Starting at the top of the records, output every line through the one that contains "const sides = [-1, 1];", keeping each exactly as it appears.

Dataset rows
───

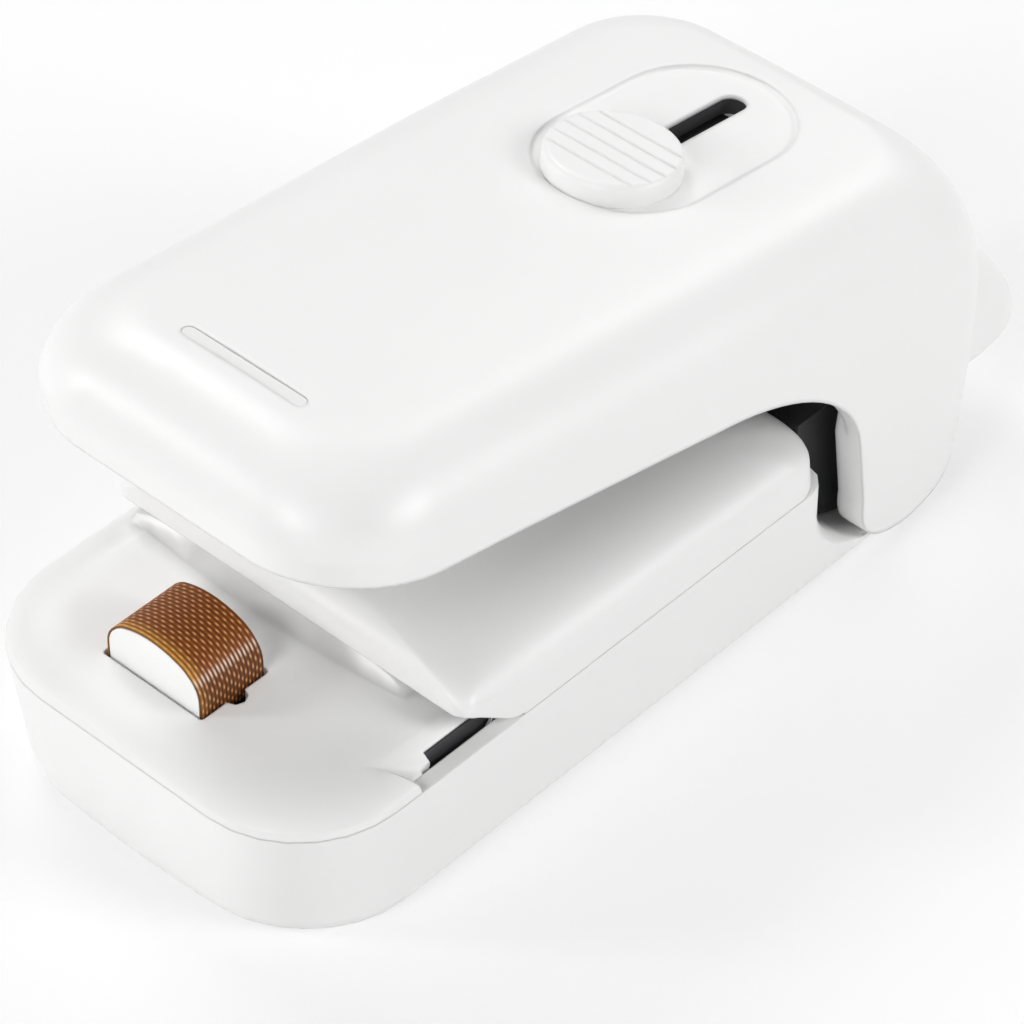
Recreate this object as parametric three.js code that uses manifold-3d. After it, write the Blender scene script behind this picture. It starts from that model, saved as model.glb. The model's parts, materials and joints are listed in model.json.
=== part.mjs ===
import * as THREE from 'three';
import { mergeVertices } from 'three/addons/utils/BufferGeometryUtils.js';
import Module from 'manifold-3d';

const wasm = await Module();
wasm.setup();

// A hand-held bag sealer with a hot jaw at the front and a film cutter at its right side.
// Lengths are in millimetres. X runs across to the right, Y from the front edge to the rear, Z up.
// The pieces are placed from the middle of the front edge. The whole is then moved to the rear,
// so that the origin lies on the table in the middle of the length.

// Fits shared by all pieces
const clearance = 0.3;
const runningGap = 0.1;
const overrun = 2;

// Counts of facets
const cornerSteps = 7;
const filletSteps = 6;
const roundSides = 16;
const knobSides = 40;
const wireSides = 6;
const straightSteps = 4;

// The two sides of the body, left and right
const sides = [-1, 1];

// Two AA cells side by side, and what holds them
const cell = {
  radius: 7.1,
  bodyLength: 49.3,
  nubLength: 1.2,
  nubRadius: 2.7,
  sideGap: 0.4,
  doorGap: 0.4,
};
const bay = { front: 26.4, wall: 1.2, wallDrop: 1.4, springRoom: 2.9 };
const contact = { thickness: 0.4, halfWidth: 6, height: 9 };
const cellSpring = { baseRadius: 4.2, tipRadius: 2.6, wire: 0.6, turns: 2.4, stepsPerTurn: 9 };
const wire = { radius: 0.5, steps: 24, cellGap: 1.4, frontLift: 0.9, endReach: 1.8 };

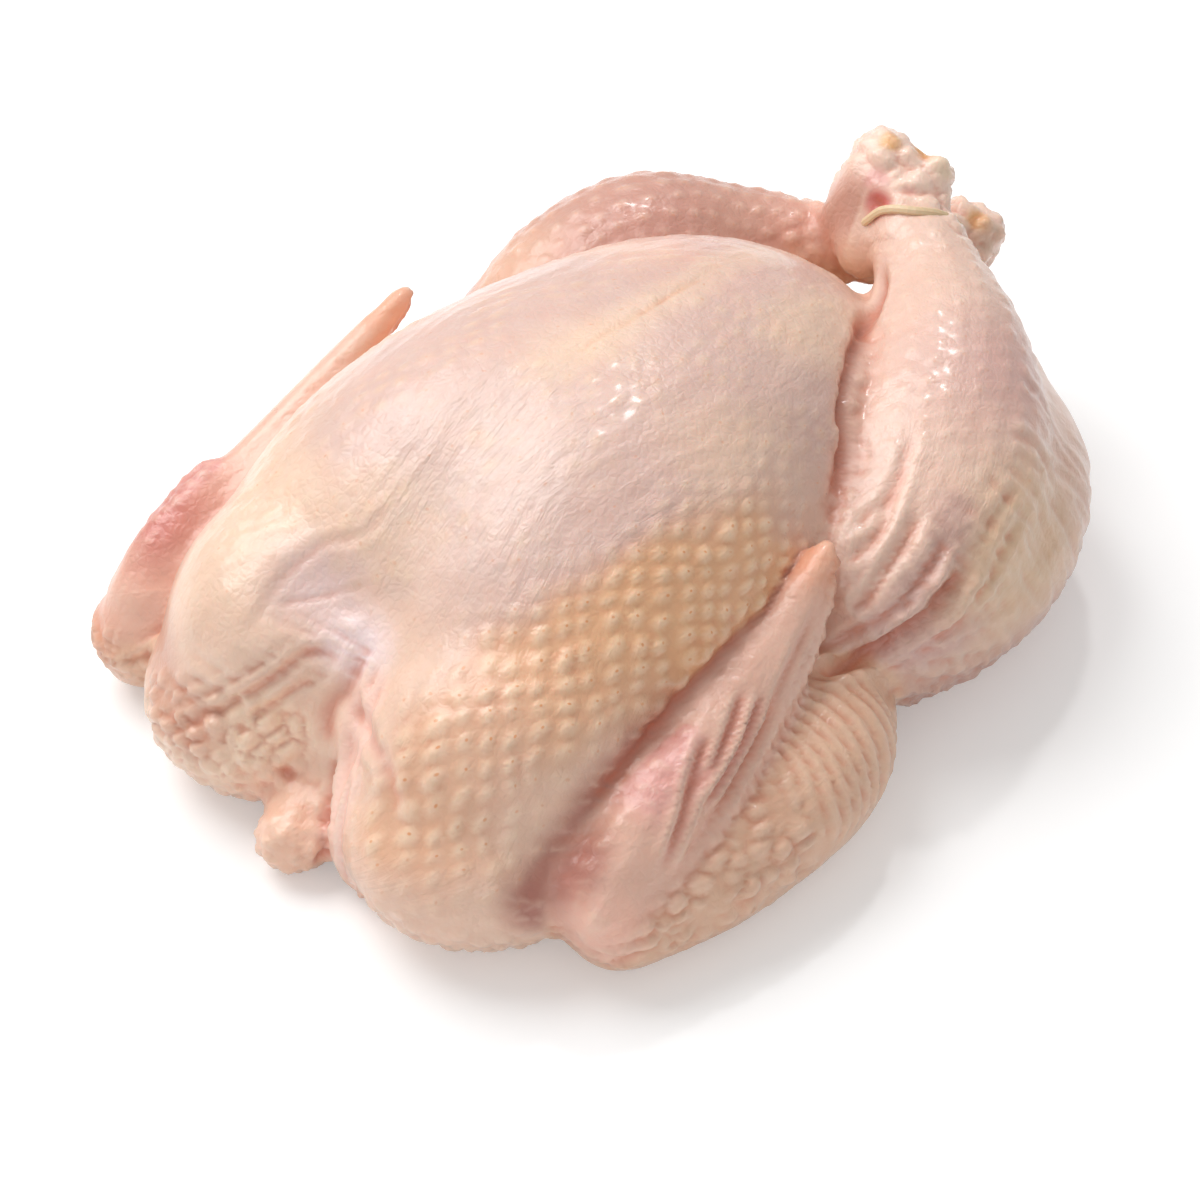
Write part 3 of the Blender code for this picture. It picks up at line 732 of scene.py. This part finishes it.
# fine wrinkles that run with the skin, and its own fine grain
stretched = node("ShaderNodeVectorMath", operation="MULTIPLY")
stretched.inputs[1].default_value = (0.5, 0.14, 1.0)
feed(run, stretched.inputs[0])
wrinkles = node("ShaderNodeTexNoise", Scale=1.0, Detail=4.0, Roughness=0.62, Distortion=0.6)
feed(stretched.outputs[0], wrinkles.inputs["Vector"])
grain = node("ShaderNodeTexNoise", Scale=900.0, Detail=2.0, Roughness=0.5)
feed(spot, grain.inputs["Vector"])
grain_share = node("ShaderNodeMath", operation="MULTIPLY")
grain_share.inputs[1].default_value = 0.22
feed(grain.outputs["Fac"], grain_share.inputs[0])
relief = node("ShaderNodeMath", operation="ADD")
feed(wrinkles.outputs["Fac"], relief.inputs[0])
feed(grain_share.outputs[0], relief.inputs[1])
calmed = node("ShaderNodeMath", operation="MULTIPLY")
feed(relief.outputs[0], calmed.inputs[0])
feed(node("ShaderNodeAttribute", attribute_name="calm").outputs["Fac"], calmed.inputs[1])

# a leathery net of shallow cells, the same all over
bent = node("ShaderNodeTexNoise", Scale=260.0, Detail=2.0)
feed(spot, bent.inputs["Vector"])
bend = node("ShaderNodeVectorMath", operation="SCALE", Scale=0.0022)
feed(bent.outputs["Color"], bend.inputs[0])
strayed = node("ShaderNodeVectorMath", operation="ADD")
feed(spot, strayed.inputs[0])
feed(bend.outputs[0], strayed.inputs[1])
cells = node("ShaderNodeTexVoronoi", feature="DISTANCE_TO_EDGE", Scale=430.0)
feed(strayed.outputs[0], cells.inputs["Vector"])
domed = node("ShaderNodeMapRange", From_Min=0.0, From_Max=0.35, To_Min=0.0, To_Max=0.16)
feed(cells.outputs["Distance"], domed.inputs["Value"])
leather = node("ShaderNodeMath", operation="ADD")
feed(calmed.outputs[0], leather.inputs[0])
feed(domed.outputs["Result"], leather.inputs[1])
bump = node("ShaderNodeBump", Strength=0.5, Distance=0.001)
feed(leather.outputs[0], bump.inputs["Height"])
feed(bump.outputs["Normal"], shader.inputs["Normal"])

# wet in places, drier in others
damp = node("ShaderNodeTexNoise", Scale=70.0, Detail=4.0, Roughness=0.65)
feed(spot, damp.inputs["Vector"])
gloss = node("ShaderNodeMapRange", From_Min=0.3, From_Max=0.7, To_Min=0.27, To_Max=0.5)
feed(damp.outputs["Fac"], gloss.inputs["Value"])
feed(gloss.outputs["Result"], shader.inputs["Roughness"])

net.materials.clear()
net.materials.append(moist_skin)
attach(skin, "root")
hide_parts("chicken")

# ---- Hock band -------------------------------------------------------------------------------
# A thin tan rubber band, 2.4 mm wide and 1.6 mm thick, looped round both shanks.
# Its solid has the right shape already and takes a dusty rubber finish.
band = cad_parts["hock_band"]
rubber = bpy.data.materials.new("tan_rubber")
rubber.use_nodes = True
nodes, links = rubber.node_tree.nodes, rubber.node_tree.links
shader = nodes["Principled BSDF"]
shader.inputs["Subsurface Weight"].default_value = 0.1
shader.inputs["Subsurface Scale"].default_value = 0.001
spot = node("ShaderNodeTexCoord").outputs["Object"]
cloud = node("ShaderNodeTexNoise", Scale=400.0, Detail=4.0, Roughness=0.6)
feed(spot, cloud.inputs["Vector"])
tan = node("ShaderNodeMix", data_type="RGBA")
tan.inputs[6].default_value = (*pigment(236, 214, 178), 1)
tan.inputs[7].default_value = (*pigment(220, 188, 146), 1)
feed(cloud.outputs["Fac"], tan.inputs[0])
feed(tan.outputs[2], shader.inputs["Base Color"])
dull = node("ShaderNodeMapRange", From_Min=0.3, From_Max=0.7, To_Min=0.38, To_Max=0.6)
feed(cloud.outputs["Fac"], dull.inputs["Value"])
feed(dull.outputs["Result"], shader.inputs["Roughness"])
dust = node("ShaderNodeBump", Strength=0.2, Distance=0.0002)
feed(cloud.outputs["Fac"], dust.inputs["Height"])
feed(dust.outputs["Normal"], shader.inputs["Normal"])
for slot in band.material_slots:
    slot.material = rubber

# ---- Table and light ---------------------------------------------------------------------------
# A plain white sweep under the bird, a big soft lamp high on its left, a small one high
# behind it, a weak one in front, and a pale room all round.
FLOOR_HALF = 6.0
bpy.ops.object.select_all(action="DESELECT")
bpy.ops.mesh.primitive_plane_add(size=2 * FLOOR_HALF, location=(0, 0, 0))
table = bpy.context.active_object
table.name = "table"
paper = bpy.data.materials.new("white_paper")
paper.use_nodes = True
nodes, links = paper.node_tree.nodes, paper.node_tree.links
shader = nodes["Principled BSDF"]
shader.inputs["Base Color"].default_value = (0.86, 0.86, 0.86, 1)
shader.inputs["Roughness"].default_value = 0.9
shader.inputs["Specular IOR Level"].default_value = 0.1
# the paper glows a little for the eye and in reflections, which keeps it white
rays = node("ShaderNodeLightPath")
lit = node("ShaderNodeEmission", Color=(1, 1, 1, 1))
mirrored = node("ShaderNodeMath", operation="MAXIMUM")
feed(rays.outputs["Is Camera Ray"], mirrored.inputs[0])
feed(rays.outputs["Is Glossy Ray"], mirrored.inputs[1])
looked_at = node("ShaderNodeMath", operation="MAXIMUM")
feed(mirrored.outputs[0], looked_at.inputs[0])
feed(rays.outputs["Is Transmission Ray"], looked_at.inputs[1])
seen = node("ShaderNodeMath", operation="MULTIPLY")
seen.inputs[1].default_value = 0.26
feed(looked_at.outputs[0], seen.inputs[0])
feed(seen.outputs[0], lit.inputs["Strength"])
both = node("ShaderNodeAddShader")
feed(shader.outputs[0], both.inputs[0])
feed(lit.outputs[0], both.inputs[1])
feed(both.outputs[0], nodes["Material Output"].inputs["Surface"])
table.data.materials.append(paper)

room = bpy.data.worlds.new("pale_room")
bpy.context.scene.world = room
room.use_nodes = True
nodes, links = room.node_tree.nodes, room.node_tree.links
sky = nodes["Background"]
sky.inputs["Color"].default_value = (1, 1, 1, 1)
sky.inputs["Strength"].default_value = 0.44

for name, spot_at, aim, size, power in (
        ("high_soft_lamp", (-0.75, -0.10, 1.05), (0, 0, 0.03), 1.0, 11.6),
        ("small_lamp", (-0.35, 0.55, 1.0), (0, 0, 0.03), 0.1, 2.0),
        ("front_soft_lamp", (0.5, -0.95, 0.7), (0, 0, 0.03), 0.7, 1.5)):
    lamp_data = bpy.data.lights.new(name, "AREA")
    lamp_data.shape = "DISK"
    lamp_data.size = size
    lamp_data.energy = power
    lamp = bpy.data.objects.new(name, lamp_data)
    bpy.context.scene.collection.objects.link(lamp)
    lamp.location = spot_at
    lamp.rotation_euler = (Vector(aim) - Vector(spot_at)).to_track_quat("-Z", "Y").to_euler()

# ---- Camera -------------------------------------------------------------------------------------
# It looks down on the bird's right shoulder.
AZIMUTH, ELEVATION, DISTANCE = math.radians(40.5), math.radians(43), 0.7097
AIM = Vector((0.00464, -0.02316, 0.01806))
towards = Vector((math.sin(AZIMUTH) * math.cos(ELEVATION), -math.cos(AZIMUTH) * math.cos(ELEVATION),
                  math.sin(ELEVATION)))
camera_data = bpy.data.cameras.new("camera")
camera_data.lens = 85
camera = bpy.data.objects.new("camera", camera_data)
bpy.context.scene.collection.objects.link(camera)
camera.location = AIM + DISTANCE * towards
camera.rotation_euler = (-towards).to_track_quat("-Z", "Y").to_euler()
bpy.context.scene.camera = camera
bpy.context.scene.view_settings.view_transform = "Standard"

───

• _SOLUTION BELOW_:
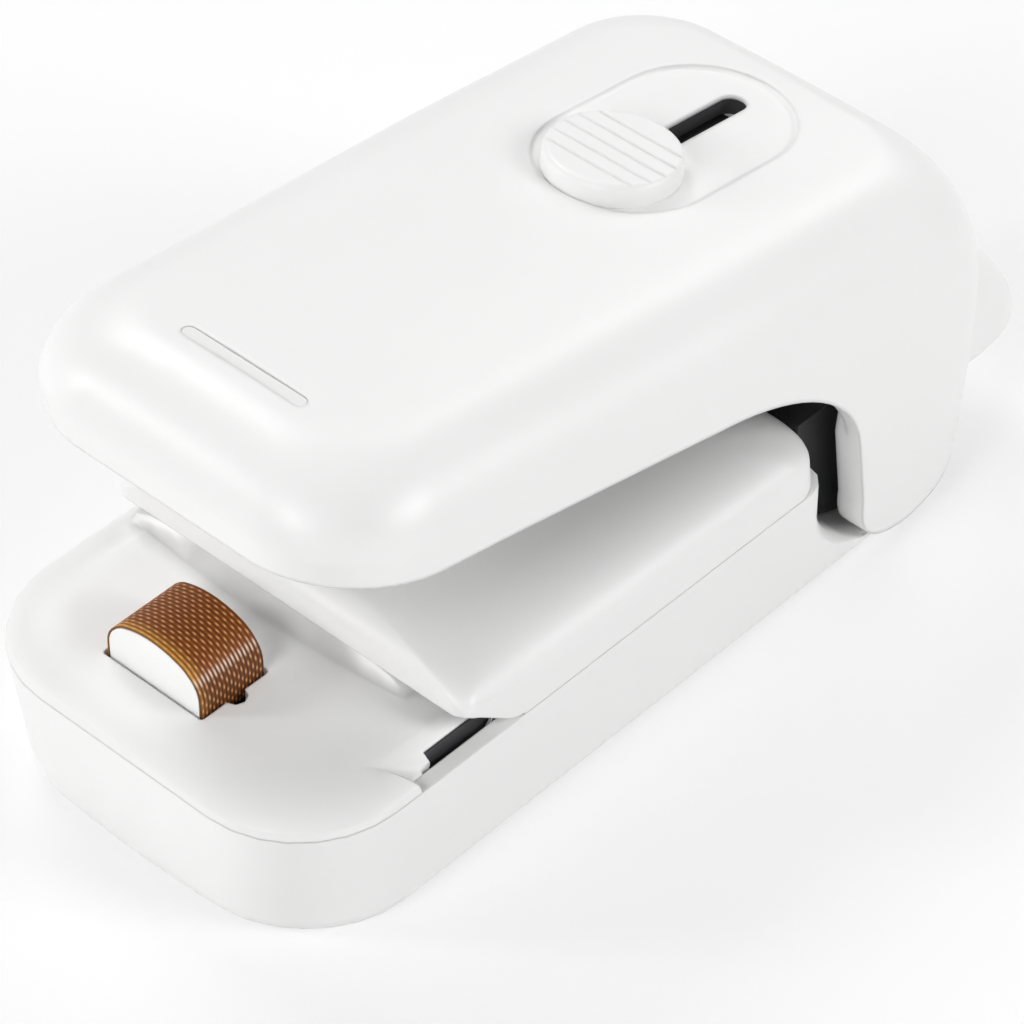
Recreate this object as parametric three.js code that uses manifold-3d. After it, write the Blender scene script behind this picture. It starts from that model, saved as model.glb. The model's parts, materials and joints are listed in model.json.
=== part.mjs ===
import * as THREE from 'three';
import { mergeVertices } from 'three/addons/utils/BufferGeometryUtils.js';
import Module from 'manifold-3d';

const wasm = await Module();
wasm.setup();

// A hand-held bag sealer with a hot jaw at the front and a film cutter at its right side.
// Lengths are in millimetres. X runs across to the right, Y from the front edge to the rear, Z up.
// The pieces are placed from the middle of the front edge. The whole is then moved to the rear,
// so that the origin lies on the table in the middle of the length.

// Fits shared by all pieces
const clearance = 0.3;
const runningGap = 0.1;
const overrun = 2;

// Counts of facets
const cornerSteps = 7;
const filletSteps = 6;
const roundSides = 16;
const knobSides = 40;
const wireSides = 6;
const straightSteps = 4;

// The two sides of the body, left and right
const sides = [-1, 1];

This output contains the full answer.